BUDGET 2024 | Multinationals to be taxed more

South Africa's finance minister Enoch Godongwana speaks at a press conference ahead of his 2024 budget speech in Cape Town on February 21 2024.
South Africa's finance minister Enoch Godongwana speaks at a press conference ahead of his 2024 budget speech in Cape Town on February 21 2024.
Image: Reuters/ESA ALEXANDER

Finance minister Enoch Godongwana has announced that the National Treasury plans to introduce R8bn worth of tax increases in 2026/27 through the introduction of a 15% global minimum corporate tax on multinational corporations.

Godongwana tabled the 2024 budget Speech in parliament on Wednesday afternoon, announcing the tax proposals. He said the proposed tax would target multinationals in line with Organisation for Economic Co-operation and Development and G20 standards.

“Multinational corporations with annual revenue exceeding €750m (R15.2bn) will be subject to an effective tax rate of at least 15%, regardless of where the profits are generated. The proposed reform is expected to yield an addition R8bn in corporate tax revenue in 2026/27,” he said.

The budget comes at a time when South Africa’s budget deficit widens to 6% and political pressure from an election year has a chilling effect on the appetite to cut spending.

The Budget Review said a global minimum corporate tax would “limit the race to the bottom” for effective corporate tax rates for multinational companies as other countries compete to attract income and investment through low tax rates.

“Implementing the minimum tax in South Africa will bolster the corporate tax base. South Africa helped develop tax rules to address base erosion and tax challenges arising from the digitalisation of the economy as a member of the steering group of the OEDC/G20 inclusive framework on base erosion and profit shifting,” the review said.

It also proposed an electric vehicles tax incentive be made available from March 2026, where producers of electric cars can claim 150% of investment spending.

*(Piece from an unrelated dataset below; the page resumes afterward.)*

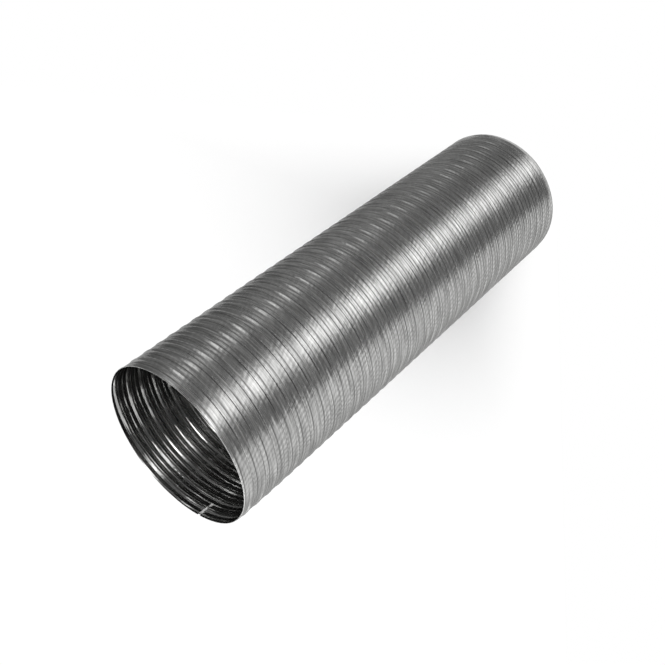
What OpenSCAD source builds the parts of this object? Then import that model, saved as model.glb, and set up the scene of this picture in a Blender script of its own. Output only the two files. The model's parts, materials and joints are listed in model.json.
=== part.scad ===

The Budget Review proposes no inflation adjustments to personal income tax and medical tax credits. It also proposes no changes to the general fuel levy or the Road Accident Fund levy, adding that this will allow R4bn in tax relief.

The Budget Review acknowledged that revenue collection deteriorated over the past year due to harsh economic conditions and the winding down of the commodities super cycle, among other things.

“Windfall tax gains from high commodity prices over the last two years have come to an end, leading to a sharp fall in mining tax revenue. For the first 10 months of 2023/24, mining provisional corporate tax collections fell by R39.2bn or 50.4% relative to the same period in 2022/23,” the review said.

The Budget Review said tax revenue for 2023/24 was expected to reach R1.73-trillion, which was R700m more than the 2023 medium-term (three-year) budget estimate.